### RAW DATA ###

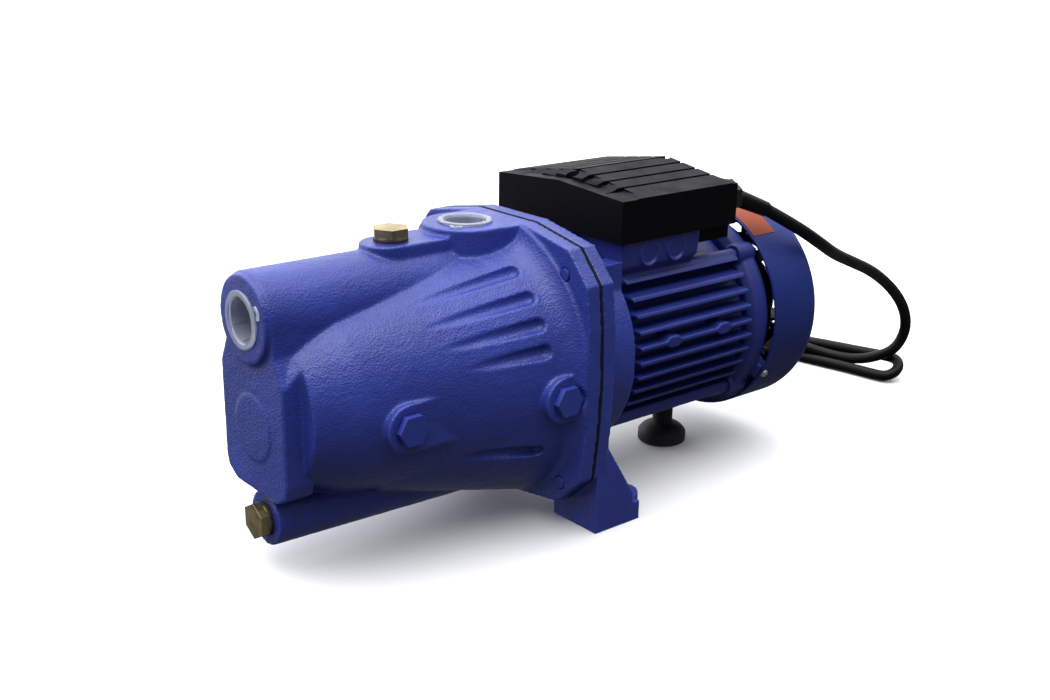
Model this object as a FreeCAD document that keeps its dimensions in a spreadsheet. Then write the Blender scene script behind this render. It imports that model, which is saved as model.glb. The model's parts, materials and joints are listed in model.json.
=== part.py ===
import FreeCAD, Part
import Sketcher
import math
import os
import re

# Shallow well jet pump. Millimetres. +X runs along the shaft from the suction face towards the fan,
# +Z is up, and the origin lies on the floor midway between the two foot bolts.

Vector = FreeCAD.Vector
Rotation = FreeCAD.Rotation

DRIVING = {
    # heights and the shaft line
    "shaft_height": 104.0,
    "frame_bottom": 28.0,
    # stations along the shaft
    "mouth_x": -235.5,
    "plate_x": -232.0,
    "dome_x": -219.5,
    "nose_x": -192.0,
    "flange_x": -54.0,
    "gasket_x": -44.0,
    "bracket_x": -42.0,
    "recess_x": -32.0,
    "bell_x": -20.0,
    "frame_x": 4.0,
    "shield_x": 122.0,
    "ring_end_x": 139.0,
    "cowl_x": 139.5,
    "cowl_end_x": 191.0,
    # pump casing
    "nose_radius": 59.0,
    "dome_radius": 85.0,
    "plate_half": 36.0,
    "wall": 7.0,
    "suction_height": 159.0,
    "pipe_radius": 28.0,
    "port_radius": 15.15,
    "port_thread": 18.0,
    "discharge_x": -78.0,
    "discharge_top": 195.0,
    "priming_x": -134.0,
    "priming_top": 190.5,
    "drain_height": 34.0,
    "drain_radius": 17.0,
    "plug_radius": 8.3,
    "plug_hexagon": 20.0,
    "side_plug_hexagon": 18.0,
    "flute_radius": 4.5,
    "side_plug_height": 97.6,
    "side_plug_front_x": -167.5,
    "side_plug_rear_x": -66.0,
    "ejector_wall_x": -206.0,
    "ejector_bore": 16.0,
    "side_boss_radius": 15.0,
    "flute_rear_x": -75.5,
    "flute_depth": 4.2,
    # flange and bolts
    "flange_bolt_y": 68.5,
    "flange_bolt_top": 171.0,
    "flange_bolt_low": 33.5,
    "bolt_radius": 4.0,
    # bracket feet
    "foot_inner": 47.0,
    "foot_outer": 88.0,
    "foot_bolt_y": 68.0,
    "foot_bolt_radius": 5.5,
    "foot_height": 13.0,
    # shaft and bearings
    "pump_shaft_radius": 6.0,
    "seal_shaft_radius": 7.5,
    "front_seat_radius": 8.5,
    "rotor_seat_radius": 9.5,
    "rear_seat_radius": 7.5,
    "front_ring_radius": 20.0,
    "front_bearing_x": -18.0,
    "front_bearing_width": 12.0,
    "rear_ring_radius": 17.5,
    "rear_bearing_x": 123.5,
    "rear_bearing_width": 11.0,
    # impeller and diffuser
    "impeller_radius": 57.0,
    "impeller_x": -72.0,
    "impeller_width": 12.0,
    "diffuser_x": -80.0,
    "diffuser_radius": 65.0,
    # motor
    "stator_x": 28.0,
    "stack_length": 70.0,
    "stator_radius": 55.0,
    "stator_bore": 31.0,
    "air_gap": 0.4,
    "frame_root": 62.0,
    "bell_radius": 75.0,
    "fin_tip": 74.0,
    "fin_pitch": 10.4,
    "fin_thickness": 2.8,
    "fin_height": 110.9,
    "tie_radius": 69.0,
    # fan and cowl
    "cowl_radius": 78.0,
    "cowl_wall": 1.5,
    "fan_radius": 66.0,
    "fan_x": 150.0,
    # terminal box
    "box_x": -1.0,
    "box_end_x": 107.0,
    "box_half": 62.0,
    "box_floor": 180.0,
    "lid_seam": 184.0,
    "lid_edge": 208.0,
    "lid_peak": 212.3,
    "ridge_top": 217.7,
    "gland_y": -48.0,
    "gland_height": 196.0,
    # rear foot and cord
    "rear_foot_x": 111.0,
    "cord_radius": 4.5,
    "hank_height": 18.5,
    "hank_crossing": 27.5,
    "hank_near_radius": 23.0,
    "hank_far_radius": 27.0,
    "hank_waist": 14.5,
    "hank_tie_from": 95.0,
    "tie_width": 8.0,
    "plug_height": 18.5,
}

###

**DIRECTIVE**:
Return the material in full, exactly as shown.

**IN RESPONSE**:
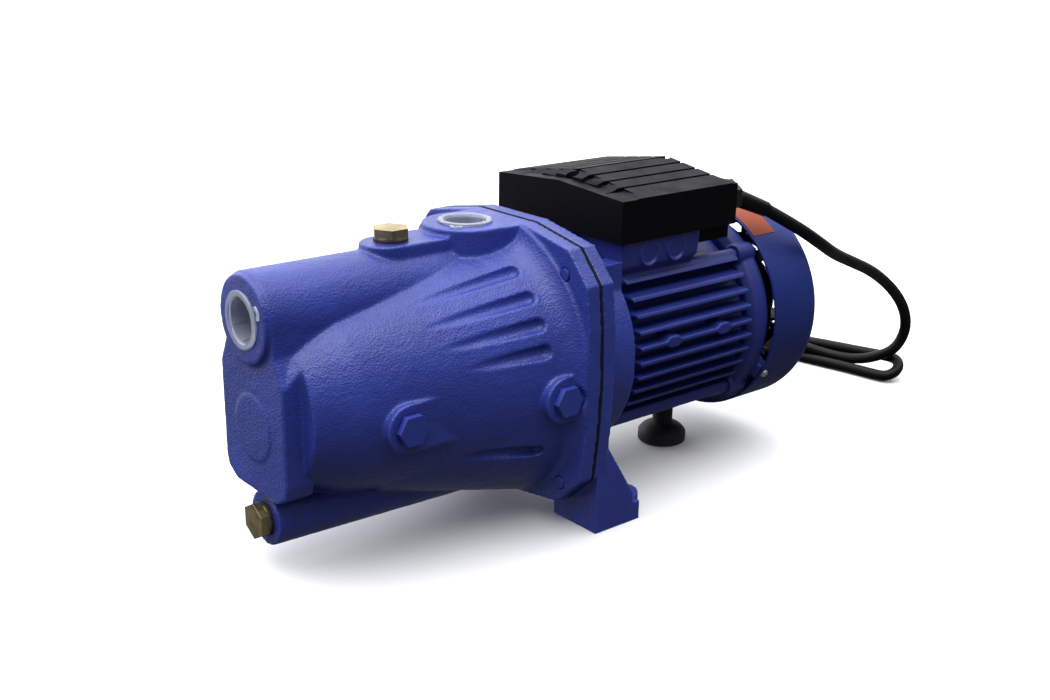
Model this object as a FreeCAD document that keeps its dimensions in a spreadsheet. Then write the Blender scene script behind this render. It imports that model, which is saved as model.glb. The model's parts, materials and joints are listed in model.json.
=== part.py ===
import FreeCAD, Part
import Sketcher
import math
import os
import re

# Shallow well jet pump. Millimetres. +X runs along the shaft from the suction face towards the fan,
# +Z is up, and the origin lies on the floor midway between the two foot bolts.

Vector = FreeCAD.Vector
Rotation = FreeCAD.Rotation

DRIVING = {
    # heights and the shaft line
    "shaft_height": 104.0,
    "frame_bottom": 28.0,
    # stations along the shaft
    "mouth_x": -235.5,
    "plate_x": -232.0,
    "dome_x": -219.5,
    "nose_x": -192.0,
    "flange_x": -54.0,
    "gasket_x": -44.0,
    "bracket_x": -42.0,
    "recess_x": -32.0,
    "bell_x": -20.0,
    "frame_x": 4.0,
    "shield_x": 122.0,
    "ring_end_x": 139.0,
    "cowl_x": 139.5,
    "cowl_end_x": 191.0,
    # pump casing
    "nose_radius": 59.0,
    "dome_radius": 85.0,
    "plate_half": 36.0,
    "wall": 7.0,
    "suction_height": 159.0,
    "pipe_radius": 28.0,
    "port_radius": 15.15,
    "port_thread": 18.0,
    "discharge_x": -78.0,
    "discharge_top": 195.0,
    "priming_x": -134.0,
    "priming_top": 190.5,
    "drain_height": 34.0,
    "drain_radius": 17.0,
    "plug_radius": 8.3,
    "plug_hexagon": 20.0,
    "side_plug_hexagon": 18.0,
    "flute_radius": 4.5,
    "side_plug_height": 97.6,
    "side_plug_front_x": -167.5,
    "side_plug_rear_x": -66.0,
    "ejector_wall_x": -206.0,
    "ejector_bore": 16.0,
    "side_boss_radius": 15.0,
    "flute_rear_x": -75.5,
    "flute_depth": 4.2,
    # flange and bolts
    "flange_bolt_y": 68.5,
    "flange_bolt_top": 171.0,
    "flange_bolt_low": 33.5,
    "bolt_radius": 4.0,
    # bracket feet
    "foot_inner": 47.0,
    "foot_outer": 88.0,
    "foot_bolt_y": 68.0,
    "foot_bolt_radius": 5.5,
    "foot_height": 13.0,
    # shaft and bearings
    "pump_shaft_radius": 6.0,
    "seal_shaft_radius": 7.5,
    "front_seat_radius": 8.5,
    "rotor_seat_radius": 9.5,
    "rear_seat_radius": 7.5,
    "front_ring_radius": 20.0,
    "front_bearing_x": -18.0,
    "front_bearing_width": 12.0,
    "rear_ring_radius": 17.5,
    "rear_bearing_x": 123.5,
    "rear_bearing_width": 11.0,
    # impeller and diffuser
    "impeller_radius": 57.0,
    "impeller_x": -72.0,
    "impeller_width": 12.0,
    "diffuser_x": -80.0,
    "diffuser_radius": 65.0,
    # motor
    "stator_x": 28.0,
    "stack_length": 70.0,
    "stator_radius": 55.0,
    "stator_bore": 31.0,
    "air_gap": 0.4,
    "frame_root": 62.0,
    "bell_radius": 75.0,
    "fin_tip": 74.0,
    "fin_pitch": 10.4,
    "fin_thickness": 2.8,
    "fin_height": 110.9,
    "tie_radius": 69.0,
    # fan and cowl
    "cowl_radius": 78.0,
    "cowl_wall": 1.5,
    "fan_radius": 66.0,
    "fan_x": 150.0,
    # terminal box
    "box_x": -1.0,
    "box_end_x": 107.0,
    "box_half": 62.0,
    "box_floor": 180.0,
    "lid_seam": 184.0,
    "lid_edge": 208.0,
    "lid_peak": 212.3,
    "ridge_top": 217.7,
    "gland_y": -48.0,
    "gland_height": 196.0,
    # rear foot and cord
    "rear_foot_x": 111.0,
    "cord_radius": 4.5,
    "hank_height": 18.5,
    "hank_crossing": 27.5,
    "hank_near_radius": 23.0,
    "hank_far_radius": 27.0,
    "hank_waist": 14.5,
    "hank_tie_from": 95.0,
    "tie_width": 8.0,
    "plug_height": 18.5,
}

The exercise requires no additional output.